* WRITTEN INSTRUCTION
Find the lines of data that contain the string "this", then list them.

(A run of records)
□ □ □ □ □

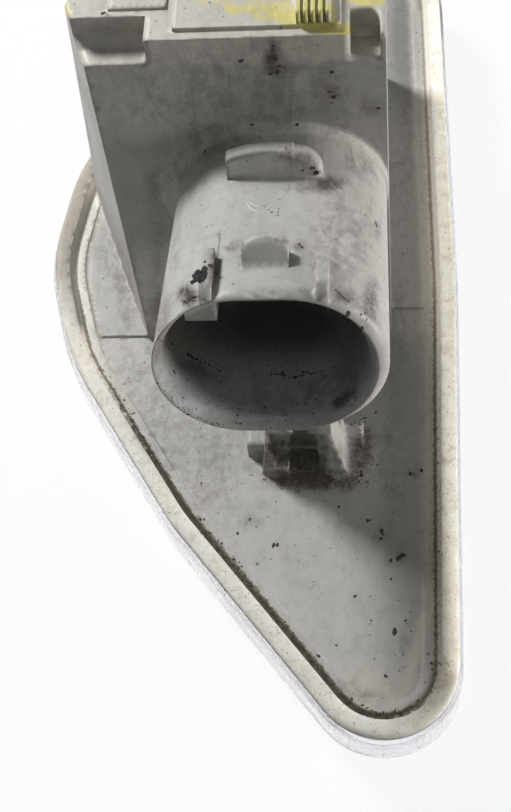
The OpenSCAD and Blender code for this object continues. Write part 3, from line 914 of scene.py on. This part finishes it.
# each fleck: x, y, length in millimetres, length over width, turn in degrees
FLECKS = [
    (274.6, 545.8, 0.45, 1.6, 35),
    (338.8, 507, 0.3, 1.2, 0),
    (367.5, 521, 0.4, 1.2, 20),
    (383, 532, 0.35, 2.6, 70),
    (381, 538, 0.3, 1.6, 40),
    (404, 555, 0.42, 1.8, 60),
    (400, 558, 0.4, 1.6, -20),
    (396.5, 558, 0.38, 1.8, 10),
    (391, 560.5, 0.35, 1.5, 40),
    (394, 632, 0.42, 2.2, 15),
    (385.3, 677, 0.3, 1.4, 70),
    (336.9, 645, 0.2, 1.2, 0),
    (405.8, 620.4, 0.22, 1.5, 20),
    (371.6, 620.4, 0.2, 1.6, 0),
    (390.7, 579.4, 0.25, 1.4, 30),
    (355, 596, 0.25, 1.8, 0),
    (237.7, 533, 0.25, 1.4, 0),
    (201, 483.7, 0.22, 1.2, 0),
    (251, 519, 0.26, 1.5, 20),
    (411, 474, 0.45, 1.5, 10),
    (420.8, 470, 0.35, 1.6, 60),
    (362, 475, 0.4, 1.3, 0),
    (316.3, 172.3, 0.5, 1.3, 20),
    (313, 168, 0.25, 1.5, 50),
    (302, 170.4, 0.28, 1.2, 0),
    (272, 212.5, 0.2, 1.2, 0),
    (299, 244.5, 0.3, 1.6, 20),
    (302, 247, 0.28, 1.3, 60),
    (252, 124, 0.5, 1.4, 0),
    (297, 124.5, 0.36, 1.3, 0),
    (205.8, 151, 0.42, 1.2, 20),
    (103.5, 14, 0.35, 1.8, 0),
    (277, 72, 0.55, 1.3, 30),
    (280, 66, 0.35, 1.5, 60),
    (271, 74, 0.3, 1.5, 0),
    (274, 58, 0.3, 2.0, 80),
    (241, 61, 0.4, 1.4, 0),
    (333, 72, 0.4, 1.4, 30),
    (274, 46, 0.3, 1.6, 60),
    (335, 97, 0.4, 1.8, 30),
    (329, 92, 0.3, 1.4, 0),
    (378, 108, 0.3, 1.5, 0),
    (164, 345.5, 0.4, 1.3, 30),
    (174, 372.5, 0.42, 1.3, 70),
    (172, 344, 0.3, 2.0, 20),
    (362, 328.4, 0.35, 1.6, 40),
    (347, 315.5, 0.4, 1.8, 40),
    (338.4, 404.7, 0.32, 1.3, 0),
    (189.5, 355, 0.42, 1.5, 60),
    (192, 357, 0.3, 1.6, 20),
    (211, 267, 0.4, 1.8, 80),
    (212, 285.5, 0.42, 1.3, 0),
    (205, 262, 0.25, 1.2, 0),
    (376, 224, 0.3, 1.5, 80),
]

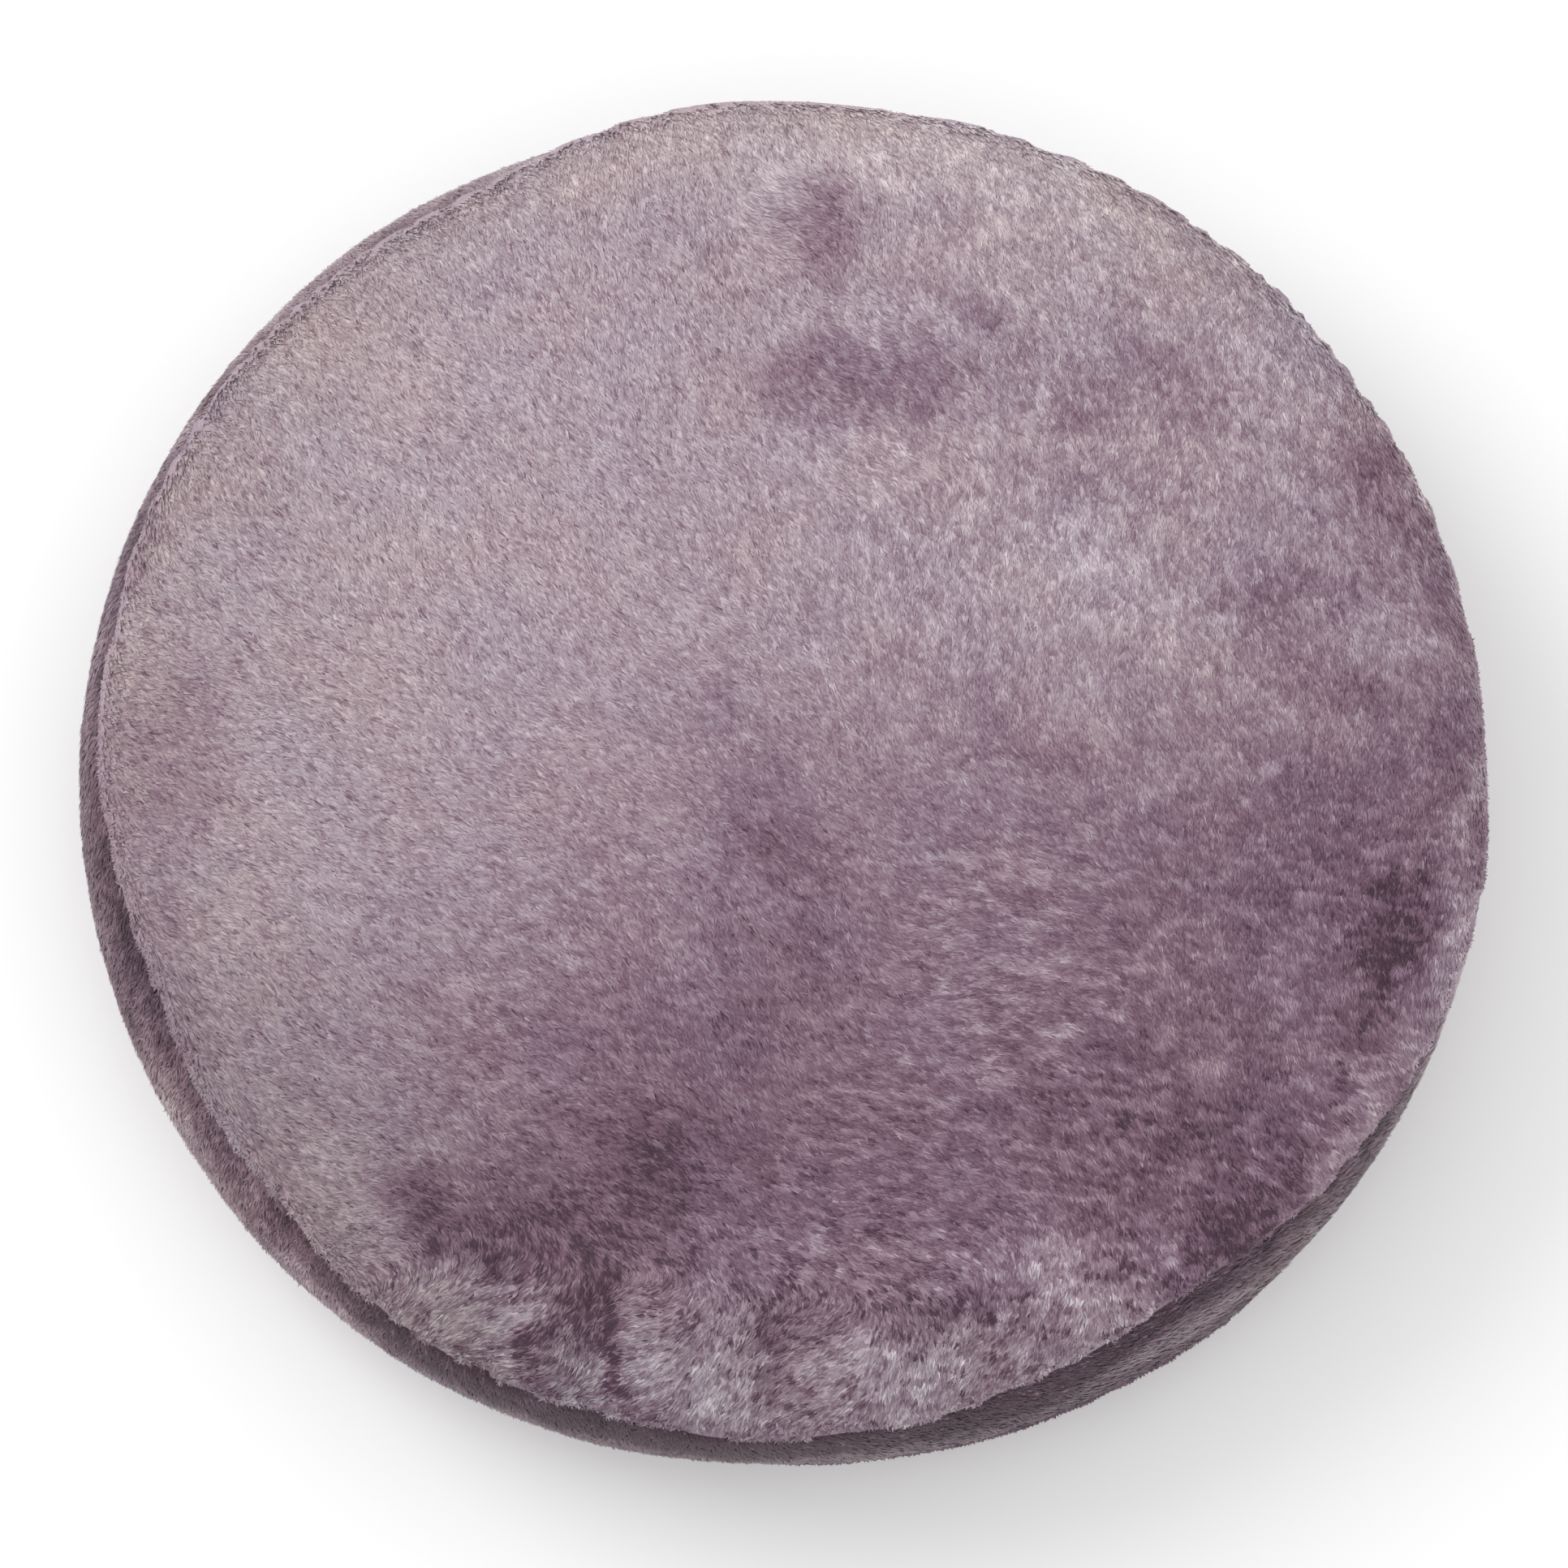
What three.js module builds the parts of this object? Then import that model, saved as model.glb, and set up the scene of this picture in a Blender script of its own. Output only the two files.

□ □ □ □ □

* CORRECT ANSWER
The OpenSCAD and Blender code for this object continues. Write part 3, from line 914 of scene.py on. This part finishes it.
What three.js module builds the parts of this object? Then import that model, saved as model.glb, and set up the scene of this picture in a Blender script of its own. Output only the two files.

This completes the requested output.